Rebelse jeugd sloopt gevestigde orde
Nozems en provo’s voeren in de vijftiger en zestiger jaren van de vorige eeuw een durend gevecht tegen het establishment. Eric Duivenvoorden verzamelt met noeste vlijt de ontwikkeling die uiteindelijk tot een omslag in denken en doen bij de overheid zal leiden. In de jaren vijftig gaat het met name om het open staan voor nieuwe vormen van muzikaliteit. Een waarbij hoofd, heupen, armen en benen mee re(a)geren. Swing waait over uit Amerika; ouderen zien het niet zo zitten en het gezag is erop bedacht korte metten te maken met ’het langharig tuig’. De tijdgeest kort en goed is niet rijp voor een onafhankelijke jeugdcultuur. In het weekend om elf uur thuis bij pa en moe.
De overheid geeft de politie opdracht om de opstandigheid eruit te ranselen. In het gehele land doen zich excessen voor. Het woord nozem krijgt een sterk negatieve lading en wordt vereenzelvigd met criminaliteit. Jongeren zien het op de postharmonie na niet zitten in uniformen. Midden zestiger jaren, met het ontstaan van de provobeweging, verharden de confrontaties. Is het provocatie als vorm van vrijetijdsbesteding, maatschappelijk gedrag zonder het nastreven van een doel? Het neerslaan van de opstand in Boedapest door communistisch Rusland, het huwelijk van Beatrix met 'alweer een Duitse prins', repressie in Algerije, het zijn gebeurtenissen die de protesten voeden. De harde kern gaat op de anarchistische tour. Vanaf dat moment is Amsterdam the place to be. Er vallen gewonden en er zijn ook enkele dodelijke slachtoffers te betreuren. De politie hakt ongemeen fel op de demonstranten in. Dat leidt tot reacties uit de samenleving, die meer en meer toegroeit naar het ontworstelen aan regentenmentaliteit.

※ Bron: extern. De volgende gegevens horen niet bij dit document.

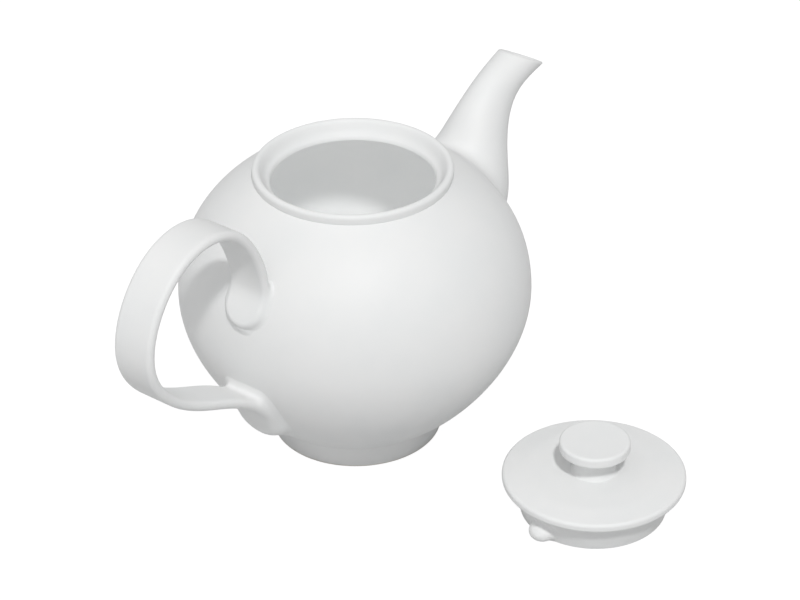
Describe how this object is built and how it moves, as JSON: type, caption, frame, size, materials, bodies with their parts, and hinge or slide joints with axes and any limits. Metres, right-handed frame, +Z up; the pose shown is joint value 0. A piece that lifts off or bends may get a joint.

De provo’s zijn verdeeld. De groep die elk middel heiligt om de overheid te elimineren raakt in de minderheid. Na de hoofdcommissaris van politie legt ook de burgemeester van Amsterdam het loodje. Ze zien niet in dat er een ontwikkeling speelt die onomkeerbaar is. De provo’s halen met vrijheid om te protesteren de buit binnen. Als ze de beweging opheffen is de jeugdbeweging in een stroomversnelling geraakt. In 1967 is het gedachtegoed in Nederland volledig opgeschud met een seksuele revolutie, gebruik van verdovende middelen en abortus in het vervolg.

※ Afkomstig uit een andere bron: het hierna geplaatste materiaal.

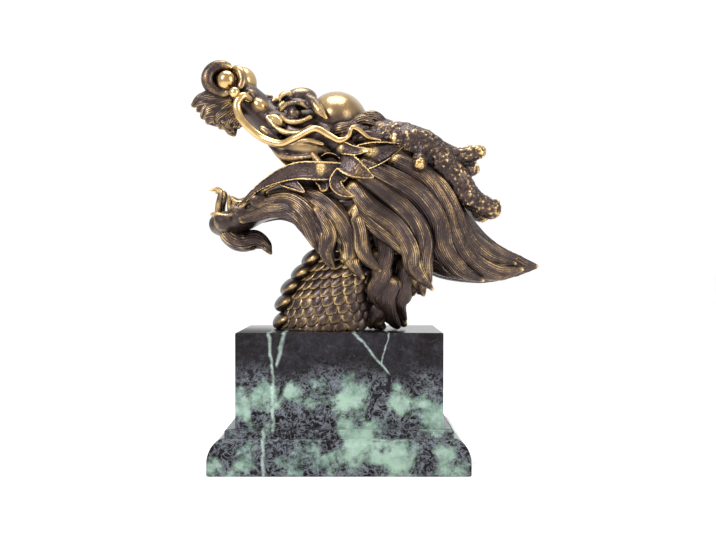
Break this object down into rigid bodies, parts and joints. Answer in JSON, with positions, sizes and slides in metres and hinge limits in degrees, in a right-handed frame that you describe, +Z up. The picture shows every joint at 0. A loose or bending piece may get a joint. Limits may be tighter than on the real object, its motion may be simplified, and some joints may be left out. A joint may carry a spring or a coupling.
{
  "type": "dragon head sculpture on a plinth",
  "caption": "Bronze bust of an open-mouthed traditional dragon with horns, whiskers and flowing mane, on a moulded marble plinth.",
  "frame": {"origin": "middle of the plinth's underside", "axes": "+Z up; the dragon looks towards -X; the XZ plane is its plane of symmetry"},
  "size_m": [0.297, 0.171, 0.3377],
  "materials": {
    "marble": "polished dark green marble, mottled, with white veins",
    "bronze": "dark brown patina, rubbed to gold on the ridges"
  },
  "bodies": {
    "root": {"plinth": "marble", "dragon_bust": "bronze"}
  },
  "joints": []
}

Duivenvoorden (1962) moet het doen met het bevragen van bronnen. Dat doet hij nauwgezet. Hoewel de provo’s zich met name in Amsterdam doen gelden mis je in het boek de mening van Nederland buiten de hoofdstad. Die van de Nederlanders buiten de Hollanders, zoals ze het in de provincie graag zien. Het tarten van het gezag zal na het nozem-tijdperk ongetwijfeld ook daar zijn weg hebben gevonden. Je zou wat meer meningen willen lezen van de grootouders van nu die de jeugd van toen vormden. Meer meningen van binnenuit, minder ‘verslagleggerig’. Anders dan in Een voet tussen de deur, de geschiedenis van de kraakbeweging tussen 1964-1999, moet Duivenvoorden het nu doen met van-horen-zeggen. Dat maakt het minder emotioneel, meer afstandelijk maar zeker zo geloofwaardig. Al met al een prima document, waarin de weg naar zelfontplooiing helder wordt beschreven.